Asawin Suebsaeng and Sam Stein at The Daily Beast detail the president’s reaction:
Through it all, the president’s demeanor and approach to the rapidly unfolding scandal has vacillated between spoiling for a fight and hoping for a détente. Often, it depended on who he was talking to or what setting he found himself in. According to those in attendance at his Thursday breakfast fundraiser, the president was upbeat and fired up, telling donors that he and his political team were ready to punch back hard. In private, however, there was genuine consternation regarding how a brutal impeachment process would affect his legacy and his White House, with much of his staff sharing those same anxieties. Those close to Trump say the president never expected House Speaker Nancy Pelosi (D-CA) to back any major impeachment moves—at least not until this week.
Although one senior White House aide said the mood there “is fine,” others said Trump has taken the past week personally, as if Democrats and what his allies call the “deep state” had just crashed his party.
At The Atlantic, Todd Purdum focuses on Rep. Adam Schiff, who has been the target of frequent personal attacks from Trump:
For months on end, Representative Adam Schiff waged an often-lonely quest, subject to the mockery of his Republican colleagues and second-guessing from skeptics, as he doggedly pursued allegations that President Donald Trump had welcomed the interference of a foreign power in an American election.
The stunning revelation that Trump asked the president of Ukraine this summer to investigate the dealings of former Vice President Joe Biden’s son Hunter in the country—and an intelligence whistle-blower’s accompanying complaint that White House officials allegedly tried to cover up that request—amounted to quiet vindication for Schiff, the chairman of the House Intelligence Committee.
Catherine Rampell on the president’s motives:
There’s a common thread that stretches forward from Donald Trump’s financial scandals of the 1980s to his damning phone call with the president of Ukraine.
It’s the self-dealing.
Wherever he was, whatever his title, the president has used the powers at his disposal to enrich or otherwise benefit himself, regardless of what law, fiduciary duty or oath of office bound him to do.
At USA Today, constitutional law professor Laurence Tribe provides a deep dive into why the conduct outlined in the whistleblower complaint violates the rule of law:
Even if this action weren’t payback to Russian President Vladimir Putin and yet another indication of how beholden Trump is to that brutal dictator — which it may well have been — it was a blatant usurpation of Congress’ Appropriation Clause authority for Trump to withhold the aid the Ukranians needed.

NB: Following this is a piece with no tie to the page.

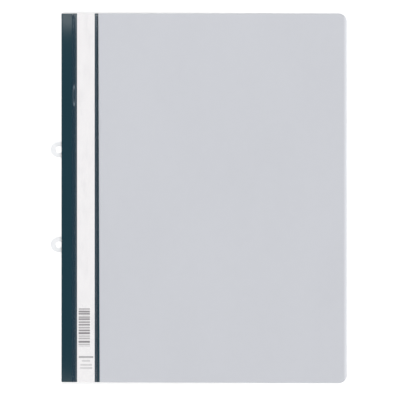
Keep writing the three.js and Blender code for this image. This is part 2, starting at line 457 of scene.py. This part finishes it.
def printed_bars(paper):
    """How dark the block of bars is: each bar has a middle and a weight drawn by its number."""
    edge = 0.1 * MM
    pitch = 2.3 * MM
    across = paper.across.between(label_low.x + 1.3 * MM, label_low.x + 10.8 * MM, edge)
    along = paper.up.between(foot_edge + 29.8 * MM, foot_edge + 61.8 * MM, edge)
    count = paper.up / pitch
    cell = count.maths("FLOOR")
    weight = cell.drawn()
    shift = (cell + 0.5).drawn()
    half_width = weight * 0.18 + 0.16
    from_bar = (count - cell - 0.36 - shift * 0.28).maths("ABSOLUTE")
    bar = 1 - from_bar.ramp(half_width - 0.05, half_width + 0.05)
    return across * along * (bar * (weight * 0.35 + 0.4) + 0.16)


def printed_rules(paper):
    """How dark the rules are, given in millimetres from the label's left edge and the foot."""
    edge = 0.15 * MM
    thickness = 1.5
    rules = 0.0
    for height, left, right, darkness in (
        (20.3, 1.5, 13.6, 0.75),
        (17.1, 4.0, 11.0, 0.36),
        (13.7, 2.8, 12.4, 0.36),
        (11.1, 2.6, 12.8, 0.36),
    ):
        along = paper.up.between(foot_edge + height * MM, foot_edge + (height + thickness) * MM, edge)
        reach = paper.across.between(label_low.x + left * MM, label_low.x + right * MM, edge)
        rules = along * reach * darkness + rules
    return rules


def printed_paper():
    paper = Finish("label paper")
    fibres = paper.place.stretched((1, 0.6, 1)).noise(700, detail=4)
    tone = fibres.ramp(0.25, 0.75).mixed(screen(242, 240, 241), screen(246, 244, 244))
    inked = printed_bars(paper).mixed(tone, screen(112, 107, 111))
    return paper.set(
        base_color=printed_rules(paper).mixed(inked, screen(140, 139, 142)),
        roughness=fibres * 0.1 + 0.78,
        specular_ior_level=0.3,
        normal=fibres.bumped(0.02 * MM),
    ).material


nodes["label_strip"].material_slots[0].material = printed_paper()


# Label pocket: clear film, welded to the flap along two seams of pressed dimples, open at both ends.
# Between the seams it lies over the paper, and a small blister stands in the left seam, with a painted
# glint round its edge in the film's colour.
pocket_low, pocket_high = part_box("label_pocket")
pocket_clearance = 0.02 * MM
pocket_thickness = 0.2 * MM - pocket_clearance
weld_gap = 1.7 * MM
left_weld_end = label_low.x - weld_gap
right_weld_start = label_high.x + weld_gap
blister_x = spine_edge + 10.6 * MM
blister_y = head_edge - 69 * MM
blister_reach_x = 0.9 * MM
blister_reach_y = 8.3 * MM


def clear_film():
    film = Finish("clear film")
    edge = 0.1 * MM
    left_seam = film.across.ramp(left_weld_end + edge, left_weld_end - edge)
    right_seam = film.across.ramp(right_weld_start - edge, right_weld_start + edge)
    seams = (left_seam + right_seam).clipped()
    over_paper = film.across.between(label_low.x, label_high.x, edge)
    margins = (1 - seams) * (1 - over_paper)
    scuffs = film.place.stretched((1, 0.3, 1)).noise(180, detail=3).ramp(0.45, 0.8)
    from_x = (film.across - blister_x) / blister_reach_x
    from_y = (film.up - blister_y) / blister_reach_y
    # The pale ring round the blister is a painted highlight: the glint its rounded edge would catch,
    # painted into the seam's colour.
    painted_glint_ring = (from_x * from_x + from_y * from_y).between(0.6, 1.2, 0.15)
    welds = right_seam.mixed(screen(24, 57, 74), screen(48, 64, 73))
    welds_and_painted_glint = (painted_glint_ring * 0.55).mixed(welds, screen(150, 162, 172))
    return film.set(
        base_color=seams.mixed(screen(146, 150, 163), welds_and_painted_glint),
        alpha=seams * 0.6 + margins * 0.05 + scuffs * 0.02 + 0.02,
        roughness=scuffs * 0.12 + 0.14,
        specular_ior_level=0.25,
        normal=(end_droop(film) * 0.65).bumped(),
    ).material


def pocket_film():
    """Flat in the seams and raised over the paper, with the dimples and the blister in its upper face."""
    bend = 0.35 * MM
    dimple_pitch = 3.32 * MM
    dimple_depth = 0.11 * MM
    dimple_reach_y = 1.15 * MM
    left_dimple_reach = 0.95 * MM
    right_dimple_reach = 0.40 * MM
    seams = [
        ((pocket_low.x + left_weld_end) / 2, left_dimple_reach),
        ((right_weld_start + pocket_high.x) / 2, right_dimple_reach),
    ]
    blister_height = 0.14 * MM
    left_columns = 11
    bend_columns = 5
    middle_columns = 9
    right_columns = 7
    rows = 650

    def edges(x):
        return pocket_low.y, pocket_high.y

    def lift(x):
        rise = min(1.0, max(0.0, (x - left_weld_end) / bend))
        fall = min(1.0, max(0.0, (right_weld_start - x) / bend))
        share = min(rise, fall)
        return (label_high.z - label_low.z) * share * share * (3 - 2 * share)

    def bottom(x, y):
        return pocket_low.z + pocket_clearance + lift(x)

    def hollow(x, y):
        along = (y / dimple_pitch - math.floor(y / dimple_pitch) - 0.5) * dimple_pitch
        deepest = 0.0
        for centre, reach_x in seams:
            away = math.hypot((x - centre) / reach_x, along / dimple_reach_y)
            if away < 1:
                deepest = max(deepest, dimple_depth * math.cos(away * math.pi / 2) ** 2)
        return deepest

    def top(x, y):
        away = math.hypot((x - blister_x) / blister_reach_x, (y - blister_y) / blister_reach_y)
        raised = blister_height * math.cos(min(1.0, away) * math.pi / 2) ** 2
        dimple = hollow(x, y) if away >= 1 else 0.0
        return bottom(x, y) + pocket_thickness + raised - dimple

    columns = [
        *np.linspace(pocket_low.x, left_weld_end, left_columns),
        *np.linspace(left_weld_end, left_weld_end + bend, bend_columns)[1:],
        *np.linspace(left_weld_end + bend, right_weld_start - bend, middle_columns)[1:],
        *np.linspace(right_weld_start - bend, right_weld_start, bend_columns)[1:],
        *np.linspace(right_weld_start, pocket_high.x, right_columns)[1:],
    ]
    return solid_sheet("label_pocket_film", [float(x) for x in columns], rows, edges, top, bottom)


pocket = pocket_film()
finish_mesh(pocket, clear_film())
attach(pocket, "cover")
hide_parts("label_pocket")


# Studio: a pale floor under a plain white sky, with softboxes at the head, the foot and both sides.
# The floor is clear from below, so that the folder's underside can be seen.
def seen_directly(tree):
    """1 where a thing is seen, in a gloss and through a film too, and 0 where it only gives light."""
    kinds = ("Is Camera Ray", "Is Glossy Ray", "Is Transmission Ray")
    camera, glossy, through = [Wire(tree).node("ShaderNodeLightPath", {}, {}, kind) for kind in kinds]
    return (camera + glossy + through).clipped()


def floor_paint():
    """Matt paint, with a glow that rises with the distance, where the lamps no longer reach."""
    paint = bpy.data.materials.new("studio floor")
    paint.use_nodes = True
    tree = paint.node_tree
    tree.nodes.remove(tree.nodes["Principled BSDF"])
    near_glow = (0.4, 0.4, 0.4, 1)
    far_glow = (0.9, 0.9, 0.9, 1)
    seen = seen_directly(tree)
    place = seen.node("ShaderNodeTexCoord", {}, {}, "Object")
    away = seen.node("ShaderNodeVectorMath", {"operation": "LENGTH"}, {0: place}, "Value")
    shade = away.ramp(0.4, 3.0).mixed(near_glow, far_glow)
    glow = seen.node("ShaderNodeEmission", {}, {"Color": shade, "Strength": seen})
    matt = seen.node("ShaderNodeBsdfDiffuse", {}, {"Color": (0.8, 0.8, 0.8, 1)})
    both = seen.node("ShaderNodeAddShader", {}, {0: glow, 1: matt})
    beneath = seen.node("ShaderNodeNewGeometry", {}, {}, "Backfacing")
    clear = seen.node("ShaderNodeBsdfTransparent", {}, {})
    one_sided = seen.node("ShaderNodeMixShader", {}, {0: beneath, 1: both, 2: clear})
    tree.links.new(one_sided.socket, tree.nodes["Material Output"].inputs["Surface"])
    return paint


def studio_floor(radius, sides, drop):
    shape = bmesh.new()
    bmesh.ops.create_circle(shape, cap_ends=True, radius=radius, segments=sides)
    ground = piece_of(shape, "studio_floor")
    ground.data.materials.append(floor_paint())
    ground.location.z = -drop


studio_floor(radius=12, sides=96, drop=0.05 * MM)


def softbox(name, place, size, power):
    """A rectangular lamp that faces the middle of the folder."""
    folder_middle = Vector((0, 0, 0))
    light = bpy.data.lights.new(name, "AREA")
    light.shape = "RECTANGLE"
    light.size, light.size_y = size
    light.energy = power
    lamp = bpy.data.objects.new(name, light)
    lamp.location = place
    lamp.rotation_mode = "QUATERNION"
    lamp.rotation_quaternion = (folder_middle - Vector(place)).to_track_quat("-Z", "Y")
    bpy.context.scene.collection.objects.link(lamp)


softbox("head_softbox", (0.0, 0.76, 1.45), (1.2, 0.3), 9.6)
softbox("foot_softbox", (0.0, -0.76, 1.45), (1.2, 0.3), 4.2)
softbox("left_softbox", (-1.6, -0.75, 1.5), (1.2, 1.2), 12.0)
softbox("right_softbox", (1.6, -0.75, 1.5), (1.2, 1.2), 10.6)


def white_sky(ambient):
    """A sky that is seen as white, and that lights the folder by its ambient share."""
    sky = bpy.data.worlds.new("studio sky")
    sky.use_nodes = True
    tree = sky.node_tree
    light = tree.nodes["Background"]
    light.inputs["Color"].default_value = (1, 1, 1, 1)
    strength = seen_directly(tree) * (1 - ambient) + ambient
    tree.links.new(strength.socket, light.inputs["Strength"])
    return sky


bpy.context.scene.world = white_sky(ambient=0.36)


# Camera: a long lens straight above the closed folder, far enough back for its size in the frame.
# The spine, the head and the foot lie at the three pixels of the frame that are given here.
image_size = 400
spine_pixel = 61.45
head_pixel = 13.4
foot_pixel = 382.1
pixel = (head_edge - foot_edge) / (foot_pixel - head_pixel)
centre_x = spine_edge + (image_size / 2 - spine_pixel) * pixel
centre_y = head_edge - (image_size / 2 - head_pixel) * pixel
camera_data = bpy.data.cameras.new("camera")
camera_data.sensor_width = 36
camera_data.lens = 200
camera_distance = image_size * pixel * camera_data.lens / camera_data.sensor_width
camera = bpy.data.objects.new("camera", camera_data)
camera.location = (centre_x, centre_y, camera_distance + pocket_high.z)
bpy.context.scene.collection.objects.link(camera)
bpy.context.scene.camera = camera
bpy.context.scene.view_settings.view_transform = "Standard"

When asked by Ukraine’s president in this July 25 phone call to purchase more Javelin missiles from the United States for defense purposes, Trump responded that he would gladly do so, although — he actually used the word “though” — he would greatly appreciate that foreign president’s aid in, among other things, gathering evidence to effectively help prosecute Trump’s main rival for the presidency in the forthcoming election.
Also at USA Today, Barbara McQuade explains why Trump’s defenses only make him look worse:
Trump also claimed that Zelensky was never “pushed.” Bribery can be, and often is, committed without pushing anyone to do something they don’t want to do. A bribe payer is often quite happy with the official action that he can secure with his bribe. Anyone who has ever slipped some cash to a restaurant maitre d' in hopes of being seated at a good table knows that sometimes paying for a favor brings satisfaction. You don’t have to be pushed to be solicited for a bribe.

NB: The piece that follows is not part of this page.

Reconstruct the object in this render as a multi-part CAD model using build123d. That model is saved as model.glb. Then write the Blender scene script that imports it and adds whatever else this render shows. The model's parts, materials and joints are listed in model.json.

On a final note, don’t miss this editorial from The New York Times laying out the clear case for an impeachment inquiry:
This board has made clear its own view of Mr. Trump’s unfitness for his office. We have opposed Mr. Trump not only because of his personal transgressions, divisiveness and dishonesty, but also because of the substance of many of his policies — on the environment, immigration, taxes, trade and other matters. But provided Mr. Trump was acting within the law, he had the absolute right to pursue his chosen course and be judged upon it by the electorate, one way or another, in 2020.
The disclosures about the president’s pressure on Ukraine have changed that picture. They have revealed Mr. Trump to be working to subvert the 2020 election, undermining the proper electoral check on presidential misbehavior. The Constitution provides only one fail-safe in such a situation, and that’s why the House was right this week to announce a formal impeachment inquiry, under the purview of the Judiciary Committee.